I’m not any kind of expert and my advice is mostly me talking into the wind so please only take what serves you. But what I’ve learned is that people genuinely do care about mental health if you want to seek a connection. We want to help. We want to help those that want to help themselves. Your people do love you and you may have more of them than you realize.

Sometimes it feels impossible to ask for help. Maybe you cannot ask friends or family because of any number of reasons. But that doesn’t mean you are alone or no one is here to help. There are hotlines. There are 12 step meetings. There are apps and services. As one internet friendly to another you are not alone. If you need mental health care please take whatever step feels feasible even if it’s just a text message into the either. You can do it.

Categories
Biohacking

Day 583 and Inflammatory

Remember how I said I was overclocked yesterday? I felt like my entire central nervous system was on overdrive. Well I am a little less anxious today, but no less unfocused. It has been suggested to me that this may be a function of inflammatory stress.

I have in general followed a strict biohacking routine. But moving meant many of the nutritional supports and routines that keep inflammatory stress at bay were not possible.

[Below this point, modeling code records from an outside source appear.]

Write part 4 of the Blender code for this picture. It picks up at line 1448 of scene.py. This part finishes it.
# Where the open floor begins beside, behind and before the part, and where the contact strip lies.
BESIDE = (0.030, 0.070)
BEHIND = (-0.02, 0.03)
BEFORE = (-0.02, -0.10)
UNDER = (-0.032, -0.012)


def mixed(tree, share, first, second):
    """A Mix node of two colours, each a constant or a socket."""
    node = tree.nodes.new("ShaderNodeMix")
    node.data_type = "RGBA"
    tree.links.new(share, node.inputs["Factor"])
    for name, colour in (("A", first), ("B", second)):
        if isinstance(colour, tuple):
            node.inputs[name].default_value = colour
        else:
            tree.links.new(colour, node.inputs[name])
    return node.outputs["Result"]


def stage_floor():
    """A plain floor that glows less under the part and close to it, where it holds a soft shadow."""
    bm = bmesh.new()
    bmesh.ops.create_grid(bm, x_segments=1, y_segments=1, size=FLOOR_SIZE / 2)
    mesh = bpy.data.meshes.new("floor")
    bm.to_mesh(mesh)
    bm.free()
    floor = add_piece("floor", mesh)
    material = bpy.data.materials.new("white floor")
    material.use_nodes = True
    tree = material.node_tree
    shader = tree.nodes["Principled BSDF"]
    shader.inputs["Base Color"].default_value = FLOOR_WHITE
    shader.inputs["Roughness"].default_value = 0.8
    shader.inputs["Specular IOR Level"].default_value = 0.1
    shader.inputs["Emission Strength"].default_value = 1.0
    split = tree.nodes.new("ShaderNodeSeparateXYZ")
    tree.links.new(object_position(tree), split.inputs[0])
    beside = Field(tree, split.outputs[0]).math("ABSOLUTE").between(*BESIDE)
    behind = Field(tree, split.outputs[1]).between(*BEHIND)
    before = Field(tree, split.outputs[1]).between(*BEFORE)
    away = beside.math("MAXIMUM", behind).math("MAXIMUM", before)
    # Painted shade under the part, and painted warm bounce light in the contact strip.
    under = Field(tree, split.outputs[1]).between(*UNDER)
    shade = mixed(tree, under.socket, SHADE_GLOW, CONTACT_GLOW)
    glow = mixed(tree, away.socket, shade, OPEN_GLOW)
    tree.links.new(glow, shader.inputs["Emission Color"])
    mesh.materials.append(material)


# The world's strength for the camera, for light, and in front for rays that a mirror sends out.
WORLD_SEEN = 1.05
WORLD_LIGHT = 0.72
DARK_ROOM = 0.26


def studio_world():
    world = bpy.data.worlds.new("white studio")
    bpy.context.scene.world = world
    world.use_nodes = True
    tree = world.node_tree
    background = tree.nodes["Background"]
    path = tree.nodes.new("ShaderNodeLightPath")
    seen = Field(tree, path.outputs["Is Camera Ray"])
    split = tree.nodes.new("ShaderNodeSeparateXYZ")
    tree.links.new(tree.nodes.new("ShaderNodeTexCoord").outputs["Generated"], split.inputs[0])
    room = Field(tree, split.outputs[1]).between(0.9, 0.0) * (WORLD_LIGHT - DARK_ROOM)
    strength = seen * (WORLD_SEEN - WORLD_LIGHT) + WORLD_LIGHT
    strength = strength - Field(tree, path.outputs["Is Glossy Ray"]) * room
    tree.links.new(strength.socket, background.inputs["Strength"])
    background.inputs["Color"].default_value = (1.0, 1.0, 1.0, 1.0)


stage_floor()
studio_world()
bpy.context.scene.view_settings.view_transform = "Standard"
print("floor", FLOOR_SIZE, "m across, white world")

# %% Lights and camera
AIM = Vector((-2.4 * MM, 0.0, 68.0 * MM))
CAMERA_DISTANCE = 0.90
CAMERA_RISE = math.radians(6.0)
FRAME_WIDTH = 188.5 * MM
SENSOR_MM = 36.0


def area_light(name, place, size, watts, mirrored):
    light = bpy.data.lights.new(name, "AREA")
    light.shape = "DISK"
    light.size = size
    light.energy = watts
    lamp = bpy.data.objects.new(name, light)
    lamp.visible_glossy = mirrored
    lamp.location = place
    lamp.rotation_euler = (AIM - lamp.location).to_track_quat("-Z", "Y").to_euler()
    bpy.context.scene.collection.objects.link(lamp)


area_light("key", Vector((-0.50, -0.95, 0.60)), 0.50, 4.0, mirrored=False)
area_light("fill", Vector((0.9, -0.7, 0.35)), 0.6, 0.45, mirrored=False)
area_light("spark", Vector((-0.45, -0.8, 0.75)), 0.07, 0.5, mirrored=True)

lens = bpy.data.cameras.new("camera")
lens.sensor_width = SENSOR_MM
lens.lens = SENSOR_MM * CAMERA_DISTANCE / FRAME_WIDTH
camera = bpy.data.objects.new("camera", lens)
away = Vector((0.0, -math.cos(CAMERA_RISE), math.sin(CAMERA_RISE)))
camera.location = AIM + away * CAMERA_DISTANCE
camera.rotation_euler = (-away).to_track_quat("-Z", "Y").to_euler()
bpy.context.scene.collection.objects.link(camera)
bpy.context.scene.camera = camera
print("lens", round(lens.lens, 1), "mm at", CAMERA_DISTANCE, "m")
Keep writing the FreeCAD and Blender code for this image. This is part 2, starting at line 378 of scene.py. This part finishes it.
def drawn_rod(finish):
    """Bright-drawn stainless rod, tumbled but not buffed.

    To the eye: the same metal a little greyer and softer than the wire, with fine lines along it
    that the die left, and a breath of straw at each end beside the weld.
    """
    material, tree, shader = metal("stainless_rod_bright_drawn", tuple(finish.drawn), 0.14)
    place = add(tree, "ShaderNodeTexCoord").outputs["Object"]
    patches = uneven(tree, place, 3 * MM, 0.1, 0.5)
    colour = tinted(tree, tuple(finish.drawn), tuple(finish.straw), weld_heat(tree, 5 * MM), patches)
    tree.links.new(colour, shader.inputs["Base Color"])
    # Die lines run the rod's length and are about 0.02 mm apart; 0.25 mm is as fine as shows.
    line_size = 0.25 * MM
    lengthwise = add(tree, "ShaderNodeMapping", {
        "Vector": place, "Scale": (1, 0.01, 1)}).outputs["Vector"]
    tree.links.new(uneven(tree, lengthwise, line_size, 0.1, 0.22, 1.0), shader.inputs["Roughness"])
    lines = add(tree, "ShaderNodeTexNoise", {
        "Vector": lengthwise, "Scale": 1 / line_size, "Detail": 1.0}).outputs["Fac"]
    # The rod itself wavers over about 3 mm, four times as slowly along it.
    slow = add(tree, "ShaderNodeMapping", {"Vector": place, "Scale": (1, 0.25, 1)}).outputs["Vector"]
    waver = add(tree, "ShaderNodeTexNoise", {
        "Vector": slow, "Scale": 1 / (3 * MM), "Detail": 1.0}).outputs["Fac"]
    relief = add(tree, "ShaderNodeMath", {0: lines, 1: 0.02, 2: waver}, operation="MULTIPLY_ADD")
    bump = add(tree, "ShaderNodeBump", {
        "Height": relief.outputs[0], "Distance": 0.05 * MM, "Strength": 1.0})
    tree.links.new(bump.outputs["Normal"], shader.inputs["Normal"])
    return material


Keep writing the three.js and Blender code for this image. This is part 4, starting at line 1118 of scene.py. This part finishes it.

Sometimes your only option is picking up takeout. While I appreciate seed oil disrespecters as the natural intersection of left coded hippies and right coded bro-scientists sometimes the best you can do is chow down on fast food. And boy am I feeling the negative effects of that necessity.

I used all of my focus today to do my various biohacking routines to try to mop up the inflammatory mess that I think might be contributing to this overclocked emotional state. I have a spreadsheet of supplements that has stuff for me to take basically every hour (here are the highlights of my 8am hour which is normie friendly). I went hard on making sure I didn’t miss a single dose.

I also took the time to reboot other activities that should be calming. I went for a leisurely walk. I meditated. Our new power cage arrived so I will hopefully be back squatting and deadlifting soon. We’ve got plans for an infrared sauna. Our pond is fed by a mountain stream and I’d love to dredge it deep enough to enjoy it as a cold therapy dunk. Alex installed a new shower head until then so I can get a more intense cold shower.

All of this is mostly just a mental overview of where I am at and my plans to get my body stabilized over the next couple of weeks so I am at my most focused and capable once summer is over and my fall work season kicks in.